Two thoughts are all that I can touch on here. The name carries with it a blessed message of the present activity and perpetual manhood of the risen Lord. Stephen does not see Him as all the rest of Scripture paints Him, sitting at the right hand of God, but standing there. The emblem of His sitting at the right hand of God represents triumphant calmness in the undisturbed confidence of victory. It declares the completeness of the work that He has done upon earth, and that all the history of the future is but the unfolding of the consequences of that work which by His own testimony was finished when He bowed His head and died. But the dying martyr sees him standing, as if He had sprung to His feet in response to the cry of faith from the first of the long train of sufferers. It is as if the Emperor upon His seat, looking down upon the arena where the gladiators are contending to the death, could not sit quiet amongst the flashing axes of the lictors and the purple curtains of His throne, and see their death-struggles, but must spring to His feet to help them, or at least bend down with the look and with the reality of sympathy. So Christ, the Son of Man, bearing His manhood with Him,

Still bends on earth a Brother's eye,'

and is the ever-present Helper of all struggling souls that put their trust in Him.

Then as to the other and main thought here in view --the second coming of that perfect Manhood to be our Judge. It is too solemn a subject for human lips to say much about. It has been vulgarised, and the power taken out of it by many well-meant attempts to impress it upon men's hearts. But that coming is certain. That manhood could not end its relationship to us with the Cross, nor yet with the slow, solemn, upward progress which bore Him, pouring down blessings, up into the same bright cloud that had dwelt between the cherubim and had received Him into its mysterious recesses at the Transfiguration. That He should come again is the only possible completion of His work.
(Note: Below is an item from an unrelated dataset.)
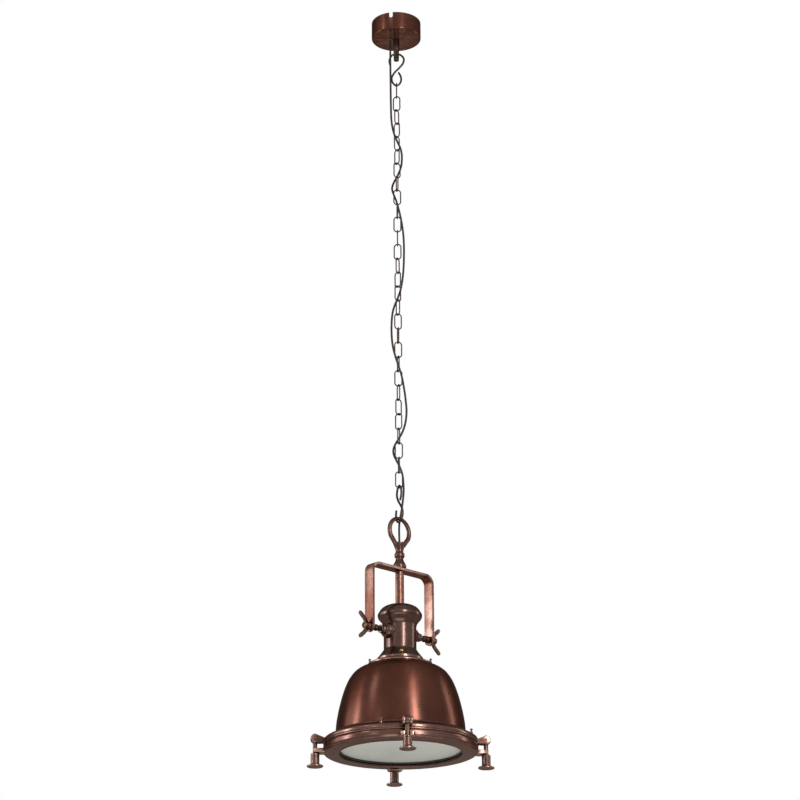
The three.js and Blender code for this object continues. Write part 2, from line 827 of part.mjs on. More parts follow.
// ---- Shade -----------------------------------------------------------------------------------
function topFlange() {
  const edge = flangeDiameter / 2;
  const collar = collarDiameter / 2 + 1;
  const bore = nippleDiameter / 2 + gap;
  const hole = shadeHoleDiameter / 2;
  const outline = [
    [bore, flangeTopZ - flangePlate],
    [hole, flangeTopZ - flangePlate],
    [edge - flangeRollWidth, flangeTopZ - flangePlate],
    [edge - flangeRollWidth / 2, flangeUnderZ],
    [edge, flangeUnderZ],
    [edge, flangeUnderZ + flangeRoll / 2],
    [edge - flangeRollWidth / 3, flangeUnderZ + flangeRoll],
    [collar, flangeTopZ],
    [bore, flangeTopZ],
  ];
  return piece("top_flange", turnedRing(outline, mediumSides), "copper");
}

// A small upright pin with a wider foot, stood at a radius from the axis.
function uprightPin(name, height, standRadius, standZ, angle) {
  const radius = nibDiameter / 2;
  const outline = [
    [0, 0],
    [radius + nibFoot, 0],
    [radius, nibFootHeight],
    [radius, height - nibTopChamfer],
    [radius - nibTopChamfer, height],
    [0, height],
  ];
  const pin = turned(outline, smallSides).translate(standRadius, 0, standZ);
  return piece(name, pin.rotateZ(angle * degrees), "bronze");
}

function flangeNib(name, angle) {
  const standRadius = flangeDiameter / 2 - flangeRollWidth / 2;
  return uprightPin(name, nibHeight, standRadius, flangeUnderZ + flangeRoll + 1.9, angle);
}

// Outside of the shade from its edge up to its crown, or its inside where a wall is given.
function shadeOutline(wall) {
  const top = shadeTopDiameter / 2;
  const edge = shadeDiameter / 2;
  const shoulder = [
    [edge, shadeEndZ],
    [edge, shadeEndZ + 0.12 * shadeHeight],
    [top + 0.92 * (edge - top), shadeEndZ + 0.37 * shadeHeight],
    [top + 0.73 * (edge - top), shadeEndZ + 0.68 * shadeHeight],
    [top + 0.48 * (edge - top), shadeEndZ + 0.885 * shadeHeight],
    [top + 0.24 * (edge - top), shadeEndZ + 0.965 * shadeHeight],
    [top - 3, shadeTopZ],
  ];
  return shoulder.map(([radius, height], i) => {
    const drop = wall * Math.min(1, (i / (shoulder.length - 1)) ** 2 * 1.2);
    const side = wall * Math.sqrt(Math.max(0, 1 - (i / shoulder.length) ** 4));
    return [radius - side, i === 0 ? height : height - drop];
  });
}

function shade() {
  const hole = shadeHoleDiameter / 2;
  const outside = [...shadeOutline(0), [hole, shadeTopZ]];
  const inside = [...shadeOutline(shadeWall), [hole, shadeTopZ - shadeWall]].reverse();
  return piece("shade", turnedRing([...outside, ...inside], largeSides), "copper");
}

// ---- Rim, bezel and glass --------------------------------------------------------------------
function clampPlaces() {
  return Array.from({ length: clampCount }, (_, i) => clampAngle + (i * 360) / clampCount);
}

// An ear stands in the plane of the axis and holds the swing bolt's pin.
function rimEar(offset) {
  const root = rimDiameter / 2 - 4;
  const ear = new THREE.Shape();
  ear.moveTo(root, clampPivotZ - earRadius);
  ear.lineTo(clampRadius, clampPivotZ - earRadius);
  ear.absarc(clampRadius, clampPivotZ, earRadius, -Math.PI / 2, Math.PI / 2, false);
  ear.lineTo(clampRadius - 2, clampPivotZ + earRadius);
  ear.quadraticCurveTo(root + 6, clampPivotZ + earRadius - 2, root, clampPivotZ + 1);
  return plate(ear, earThickness, 3).translate(0, offset, 0);
}

function crossPin(diameter, length) {
  const pin = rod(diameter, -length / 2, length / 2, 8).rotateX(Math.PI / 2);
  return pin.translate(clampRadius, 0, clampPivotZ);
}

function rimRing() {
  const edge = rimDiameter / 2;
  const shadeOuter = shadeDiameter / 2;
  const seat = shadeOuter - rimLedgeReach;
  const ledgeZ = shadeEndZ - gap;
  const outline = [
    [edge - rimWall, rimUnderZ],
    [edge - 1.5, rimUnderZ],
    [edge, rimUnderZ + 2],
    [edge, rimUnderZ + rimSkirt],
    [edge - 3, rimUnderZ + rimSkirt + 3.5],
    [shadeOuter + 4, rimTopZ - 3.5],
    [shadeOuter + 1.2, rimTopZ],
    [shadeOuter + gap, rimTopZ],
    [shadeOuter + gap, ledgeZ],
    [seat, ledgeZ],
    [seat, ledgeZ - rimLedge],
    [shadeOuter + 1.5, ledgeZ - rimLedge],
    [shadeOuter + 1.5, rimUnderZ + rimRebate],
    [edge - rimWall, rimUnderZ + rimRebate],
  ];
  const earOffset = (boltEyeThickness + earThickness) / 2 + gap;
  const places = clampPlaces();
  const ears = places.flatMap((angle) =>
    [-1, 1].map((side) => rimEar(side * earOffset).rotateZ(angle * degrees)),
  );
  const holes = places.map((angle) => crossPin(pinDiameter + 2 * gap, 40).rotateZ(angle * degrees));
  return piece("rim_ring", cut(join(turnedRing(outline, largeSides), ...ears), ...holes), "copper");
}

function rimScrew(name, angle) {
  const standRadius = (rimDiameter + shadeDiameter) / 4 + 2.5;
  const standZ = (rimTopZ + rimUnderZ) / 2 + rimScrewRise;
  return uprightPin(name, rimScrewHeight, standRadius, standZ, angle);
}

function gasket() {
  const edge = rimDiameter / 2 - rimWall - 2 * gap;
  const inner = shadeDiameter / 2 + 3;
  const seal = pipe(2 * edge, 2 * inner, glassTopZ() + gap, rimUnderZ + rimRebate - gap, largeSides);
  return piece("rim_gasket", seal, "rubber");
}

function glassTopZ() {
  return bezelUnderZ + bezelFace + gap + gasketThickness + gap + glassThickness;
}

function glassEdge() {
  return rimDiameter / 2 - bezelWall - glassInset;
}

function lensGasket() {
  const bottomZ = bezelUnderZ + bezelFace + gap;
  const outer = 2 * glassEdge() + 2;
  const seal = pipe(outer, glassSightDiameter, bottomZ, bottomZ + gasketThickness, largeSides);
  return piece("lens_gasket", seal, "rubber");
}

function lens() {
  const radius = glassEdge();
  const disc = rod(2 * radius, glassTopZ() - glassThickness, glassTopZ(), largeSides);
  return piece("lens", disc, "frosted");
}

function bezel() {
  const edge = rimDiameter / 2;
  const opening = bezelOpening / 2;
  const outline = [
    [opening, bezelUnderZ],
    [edge - bezelChamfer, bezelUnderZ],
    [edge, bezelUnderZ + bezelChamfer],
    [edge, bezelTopZ],
    [edge - bezelWall, bezelTopZ],
    [edge - bezelWall, bezelUnderZ + bezelFace],
    [opening, bezelUnderZ + bezelFace],
  ];
  const root = edge - bezelWall;
  const tip = clampRadius + forkTip;
  const middleZ = bezelUnderZ + forkHeight / 2;
  const forks = [];
  const slots = [];
  for (const angle of clampPlaces()) {
    const fork = block(tip - root, forkWidth, forkHeight, (tip + root) / 2, 0, middleZ);
    const slotStart = clampRadius - forkSlot / 2 - 1;
    const slotEnd = tip + 1;
    const slotMiddle = (slotStart + slotEnd) / 2;
    const slot = block(slotEnd - slotStart, forkSlot, forkHeight + 2, slotMiddle, 0, middleZ);
    forks.push(fork.rotateZ(angle * degrees));
    slots.push(slot.rotateZ(angle * degrees));
  }
  return piece("bezel", cut(join(turnedRing(outline, largeSides), ...forks), ...slots), "copper");
}

// ---- Clamps ----------------------------------------------------------------------------------
function swingBolt(name, angle) {
  const eye = rod(boltEyeDiameter, -boltEyeThickness / 2, boltEyeThickness / 2);
  eye.rotateX(Math.PI / 2).translate(clampRadius, 0, clampPivotZ);
  const shank = rod(boltDiameter, clampPivotZ - boltLength, clampPivotZ - 2).translate(clampRadius, 0, 0);
  const bolt = cut(join(eye, shank), crossPin(pinDiameter + 2 * gap, 20));
  return piece(name, bolt.rotateZ(angle * degrees), "bronze");
}

function clampPin(name, angle) {
  const length = boltEyeThickness + 2 * earThickness + 4 * gap;
  return piece(name, crossPin(pinDiameter, length).rotateZ(angle * degrees), "bronze");
}

function thumbNut(name, angle) {
  const barrel = thumbBarrelDiameter / 2;
  const disc = thumbDiscDiameter / 2;
  const bore = boltDiameter / 2 + gap;
  const bottomZ = thumbTopZ - thumbHeight;
  const discTopZ = bottomZ + thumbDiscThickness;
  const boreEndZ = clampPivotZ - boltLength - 0.5;
  const outline = [
    [0, bottomZ],
    [disc - thumbChamfer, bottomZ],
    [disc, bottomZ + thumbChamfer],
    [disc, discTopZ - thumbChamfer],
    [disc - thumbChamfer, discTopZ],
    [barrel + thumbChamfer, discTopZ],
    [barrel, discTopZ + thumbChamfer],
    [barrel, thumbTopZ],
    [bore, thumbTopZ],
    [bore, boreEndZ],
    [0, boreEndZ],
  ];
  const nut = turned(outline, smallSides).translate(clampRadius, 0, 0);
  return piece(name, nut.rotateZ(angle * degrees), "bronze");
}

// ---- Lamp ------------------------------------------------------------------------------------
function lampHolder() {
  const outer = holderDiameter / 2;
  const inner = outer - holderWall;
  const nipple = nippleDiameter / 2;
  const bore = nippleBore / 2;
  const topZ = flangeTopZ - flangePlate - gap;
  const bottomZ = topZ - holderHeight;
  const outline = [
    [inner, bottomZ],
    [outer, bottomZ],
    [outer, topZ - 3],
    [outer - 3, topZ],
    [nipple, topZ],
    [nipple, topZ + nippleLength],
    [bore, topZ + nippleLength],
    [bore, topZ - holderRoof],
    [inner, topZ - holderRoof],
  ];
  return piece("lamp_holder", turnedRing(outline, smallSides), "porcelain");
}

function holderNut() {
  const bottomZ = flangeTopZ + gap;
  const nut = hexNut(holderNutFlats, nippleDiameter + 2 * gap, bottomZ, bottomZ + holderNutHeight);
  return piece("holder_nut", nut, "steel");
}

function bulb() {
  const capRadius = bulbCapDiameter / 2;
  const radius = bulbDiameter / 2;
  const topZ = flangeTopZ - flangePlate - gap - holderRoof - bulbDrop;
  const neckZ = topZ - bulbCapLength;
  const endZ = neckZ - bulbGlassLength;
  const ballZ = endZ + radius;
  const outline = [[0, endZ]];
  for (let step = 1; step <= 6; step += 1) {
    const angle = (-90 + step * 18) * degrees;
    outline.push([radius * Math.cos(angle), ballZ + radius * Math.sin(angle)]);
  }
  outline.push([radius * 0.8, ballZ + radius * 0.75]);
  outline.push([capRadius + 1.5, neckZ + 3 - 9]);
  outline.push([capRadius, neckZ]);
  outline.push([capRadius, topZ - 3]);
  outline.push([capRadius - 7, topZ]);
  outline.push([0, topZ]);
  return piece("bulb", turned(outline, smallSides), "bulb");
}

// ---- Assembly --------------------------------------------------------------------------------
const lantern = new THREE.Group();

lantern.add(ceilingStrap(), ceilingCup(), hookStem(), stemNut(), leadBush(), terminalBlock());
lantern.add(upperHook(), ...chain(), lowerHook(), ...lead());

const head = new THREE.Group();
head.rotation.z = headAngle * degrees;
head.add(eyeBolt(), bail(), downTube(), tubeNut(), neckCap(), earthScrewPiece());
head.add(pivotStud("pivot_stud_near", -1), pivotStud("pivot_stud_far", 1));
head.add(wingNut("wing_nut_near", -1), wingNut("wing_nut_far", 1));
lantern.add(head);

lantern.add(topFlange(), flangeNib("flange_nib_left", 180), flangeNib("flange_nib_right", 0), shade());
lantern.add(rimRing(), gasket(), bezel(), lensGasket(), lens());
rimScrewAngles.forEach((angle, i) => lantern.add(rimScrew(`rim_screw_${i + 1}`, angle)));
lantern.add(lampHolder(), holderNut(), bulb());
clampPlaces().forEach((angle, i) => {
  const number = i + 1;
  lantern.add(swingBolt(`swing_bolt_${number}`, angle));
  lantern.add(clampPin(`clamp_pin_${number}`, angle));
  lantern.add(thumbNut(`thumb_nut_${number}`, angle));
});

export default lantern;
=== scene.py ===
"""Looks of the hanging ship's lantern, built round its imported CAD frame. Metres, +Z up."""
import json
import math

import bmesh
import bpy
import numpy as np
from mathutils import Matrix, Vector


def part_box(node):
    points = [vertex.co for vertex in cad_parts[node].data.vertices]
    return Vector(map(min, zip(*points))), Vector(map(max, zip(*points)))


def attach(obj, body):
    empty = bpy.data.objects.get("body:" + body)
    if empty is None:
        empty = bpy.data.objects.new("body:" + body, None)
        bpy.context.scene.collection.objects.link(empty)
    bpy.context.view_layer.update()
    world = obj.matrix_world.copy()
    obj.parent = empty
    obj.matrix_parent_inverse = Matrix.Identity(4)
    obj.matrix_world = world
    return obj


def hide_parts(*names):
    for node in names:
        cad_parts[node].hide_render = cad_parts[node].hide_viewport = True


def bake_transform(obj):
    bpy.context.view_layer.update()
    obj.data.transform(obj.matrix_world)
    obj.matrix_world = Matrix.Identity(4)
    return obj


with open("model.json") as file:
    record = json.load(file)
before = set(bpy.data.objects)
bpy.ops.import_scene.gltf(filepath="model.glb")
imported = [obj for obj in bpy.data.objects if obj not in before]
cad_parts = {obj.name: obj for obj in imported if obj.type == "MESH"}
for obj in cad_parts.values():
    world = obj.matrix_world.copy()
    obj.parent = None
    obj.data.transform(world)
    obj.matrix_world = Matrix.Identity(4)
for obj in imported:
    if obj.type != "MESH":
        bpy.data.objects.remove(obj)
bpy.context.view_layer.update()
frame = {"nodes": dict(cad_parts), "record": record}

MM = 0.001
FULL_TURN = 2 * math.pi

# ---- Dimensions shared with the CAD part, in metres --------------------------------------------
LEAD_DIAMETER = 4 * MM
LEAD_STEP = 1.5 * MM
HOOK_WIRE = 4 * MM
LINK_COUNT = 29
LINKS_PER_NODE = 3
LINK_WIRE = 2.5 * MM
LINK_WIDTH = 16 * MM
BAIL_WIDTH = 21.5 * MM
# Turn of the chain about its own axis, as link number and degrees from the XZ plane.
CHAIN_TWIST = [
    (1, 90), (3, 55), (6, 40), (8, 14), (9, 10), (11, 0), (12, 0), (16, -52),
    (19, -80), (21, -76), (22, -90), (25, -30), (27, 0), (29, 16),
]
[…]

That Judge is our Brother. So in the deepest sense we are tried by our Peer. Man's knowledge at its highest cannot tell the moral desert of anything that any man does. You may judge action, you may sentence for breaches of law, you may declare a man clear of any blame for such, but for any one to read the secrets of another heart is beyond human power; and if He that is the Judge were only a man there would be wild work, and many a blunder in the sentences that were given. But when we think that it is the Son of Man that is our Judge, then we know that the Omniscience of divinity, that ponders the hearts and reads the motives, will be all blended with the tenderness and sympathy of humanity; that we shall be judged by One who knows all our frame, not only with the knowledge of a Maker, if I may so say, as from outside, but with the knowledge of a possessor, as from within; that we shall be judged by One who has fought and conquered in all temptations; and most blessed of all, that we shall be judged by One with whom we have only to plead His own work and His own love and His Cross that we may stand acquitted before His throne.

So, brethren, in that one mighty Name all the past, present, and future are gathered and blended together. In the past His Cross fills the retrospect: for the future there rises up, white and solemn, His judgment throne. The Son of Man is come to give His life a ransom for the many'; that is the centre point of all history. The Son of Man shall come to judge the world; that is the one thought that fills the future. Let us lay hold by true faith on the mighty work which He has done on the Cross, then we shall rejoice to see our Brother on the throne, when the judgment is set and the books are opened.' Oh, friends, cleave to Him ever in trust and love, in communion and imitation, in obedience and confession, that ye may be accounted worthy to stand before the Son of Man' in that day!